Far from trade between Britain and India flourishing, it has collapsed. The turnover in 2016 stood at £15.4 billion, and it is estimated to have decreased by another billion pounds since. In effect, Cameron’s vision of £20 billion trade by 2015 is not in the vicinity.
As for the overall relationship, it has become fractious. India is dissatisfied about immigration rules imposed on business executives and students, and angered at the safe haven being given to Indians wanted for alleged offences back home. The latter is the jurisdiction of the judiciary, which has historically refused extradition on grounds of unconvincing evidence, poor prison conditions in India, or New Delhi not being a signatory to the United Nations charter on torture.
During their April meeting in London, Narendra Modi retorted to Theresa May that Britain had detained Mahatma Gandhi in the same prisons. On the other side of the coin, Britain is unhappy about India not agreeing to repatriation of illegal Indian immigrants in the UK.

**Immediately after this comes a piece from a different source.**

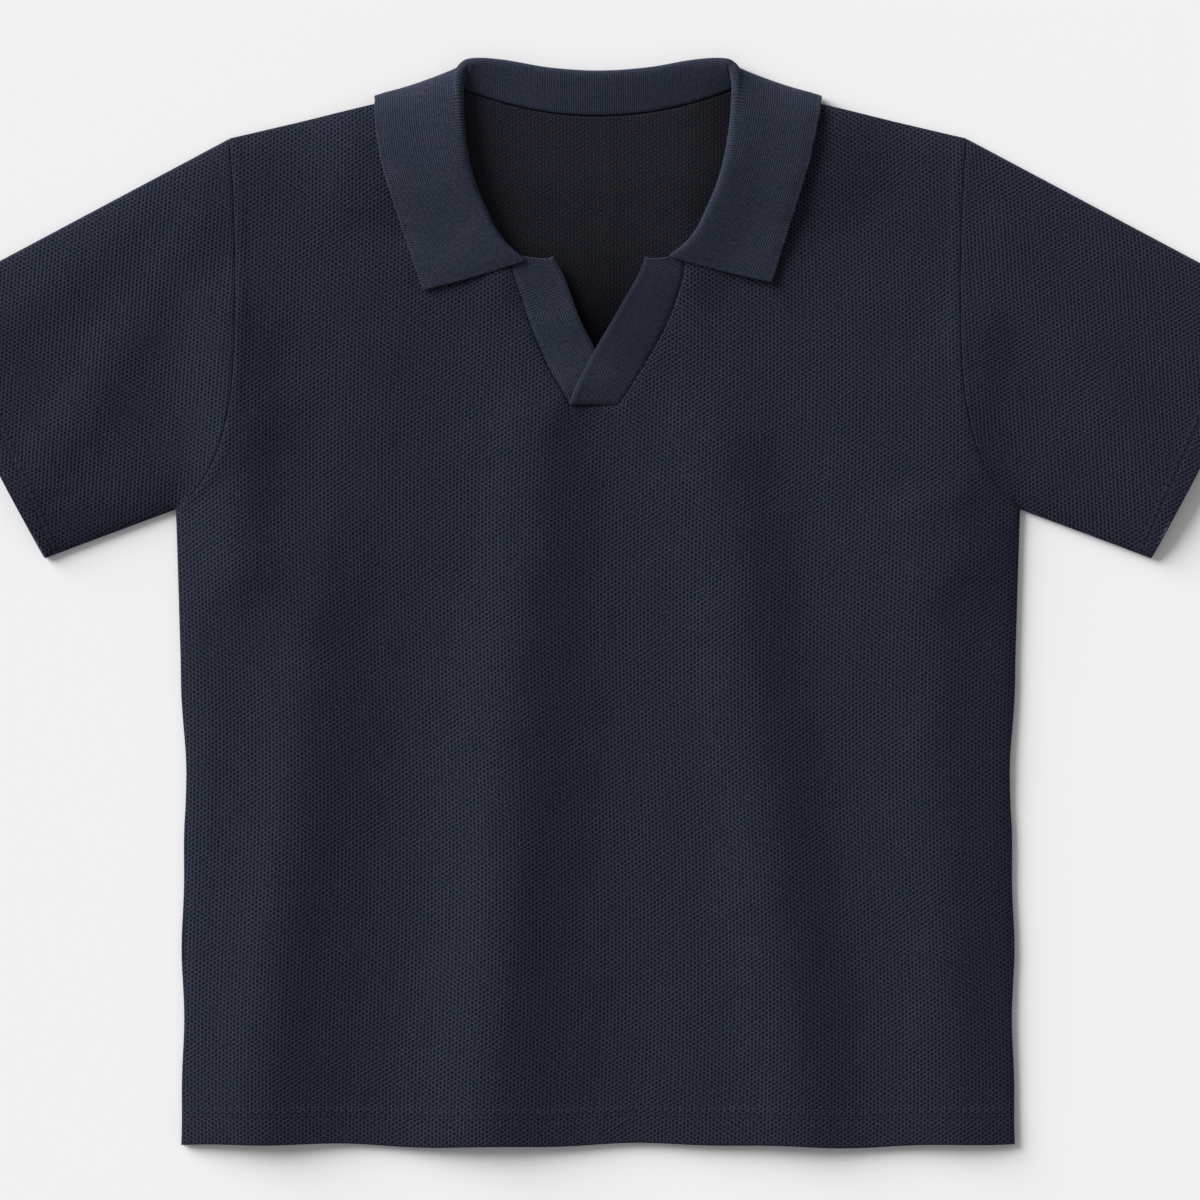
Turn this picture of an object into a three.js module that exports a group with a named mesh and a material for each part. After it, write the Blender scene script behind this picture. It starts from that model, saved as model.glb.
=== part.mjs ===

The free run on British soil enjoyed by Kashmiri and Khalistani activists, allegedly sponsored by Pakistan’s espionage agency, Inter-Services Intelligence, is also an issue, while yet another irritant is Britain’s comparative lack of co-operation with India on Pakistan. This is because the UK, sitting on a tinderbox of Pakistani-origin terrorists both within its territory and from Pakistan, wants to maintain a lid on untoward incidents. India feels this is not what a friendly country, keen on expanding economic relations, should be doing.
Ultimately, among a surfeit of differences, there is the glaring one over free movement. India insists this needs to be an integral part of any FTA; but there is no way Britain, which has opted out of the EU to control immigration, can agree to its little island being swamped by Indians.